Trying to pinpoint what was causing it wasn't going very well, so I decided to take large steps in change trying to get the system to work again. When it started working I could slowly add things back until the culprit was found. I listed all the services enabled on boot. There were only half a dozen or so. I disabled them all. Two were VPN related, there were VirtualBox and some other unrecognized services. I rebooted and voila. I got a login screen. Finally, I had some progress.
From there, my main suspect was VirtualBox. So I re-enabled everything except for it. Rebooted and login screen again. Looks like VirtualBox was somehow the troublemaker. No idea why. Well, VirtualBox was the reason I was so urgent to get the machine working again.

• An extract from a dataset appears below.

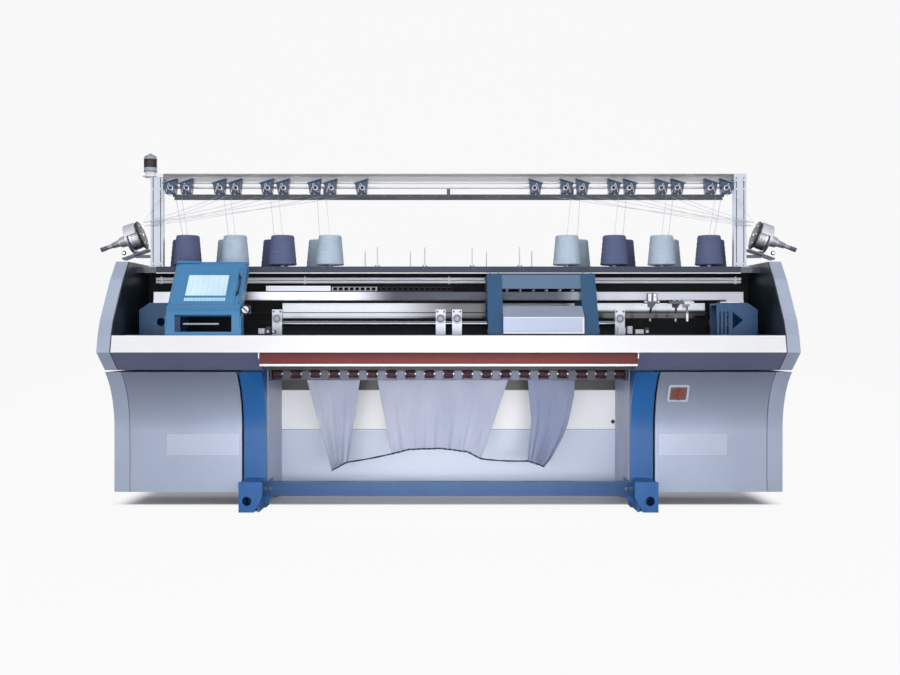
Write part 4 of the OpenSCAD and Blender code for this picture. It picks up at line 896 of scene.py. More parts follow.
# Edge lines are (z, X) from the top down, and a hem is (X, z) from left to right
cloth = {
    "left": {
        "node": "fabric_left_sleeve",
        "left": [(1040, -823), (724, -823), (196, -678)],
        "right": [(1040, -515), (724, -515), (248, -585), (196, -678)],
        "folds": (3.2, 0.4),
        "columns": 70,
    },
    "body": {
        "node": "fabric_body",
        "left": [(1040, -413), (724, -413), (293, -330)],
        "right": [(1040, 346), (724, 346), (264, 189)],
        "hem": [(-330, 293), (-224, 319), (-49, 324), (96, 305), (189, 264)],
        "folds": (6.0, 1.3),
        "columns": 160,
    },
    "right": {
        "node": "fabric_right_sleeve",
        "left": [(1040, 461), (724, 461), (491, 480), (252, 457)],
        "right": [(1040, 734), (724, 734), (631, 730), (468, 693), (386, 660), (270, 596), (218, 555)],
        "hem": [(457, 252), (500, 236), (555, 218)],
        "folds": (3.0, 2.1),
        "columns": 70,
    },
}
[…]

My Linux distro of preference has a daily snapshot of the repository, which can be referenced by the package manager. I pointed the repository to 1 week ago and downgraded a whole lot of packages, rebuild the initramfs, updated grub, enabled VirtualBox, and rebooted. Boom, kernel panic again. Then I pointed it 1 month ago and repeated the process. Now it worked.
From when then problem first started until I got it fixed, it was about 8 dead hours of free time, including some of my weekend. And for what? Upgrading the system for the sake of it? Not worth it. Leason learned. There is a saying that I learned from my time in the army, it goes like this: “O trauma é o melhor professor”. In English, it would be somewhat like “Trauma is the best teacher”. Indeed. Lessons we learn the hard way are the ones we keep more easily. Lesson learned. Hopefully, I tend to learn through more efficient and less frustrating ways.
Well, here are some keypoints from all this: 1) Beware of Murphy's law 2) Dont upgrade for fun 3) Check if your fallbacks are working 4) Know your system and what it has to offer 5) When debugging try to get the system back to an working state asap
This is what I had to share. Stay safe.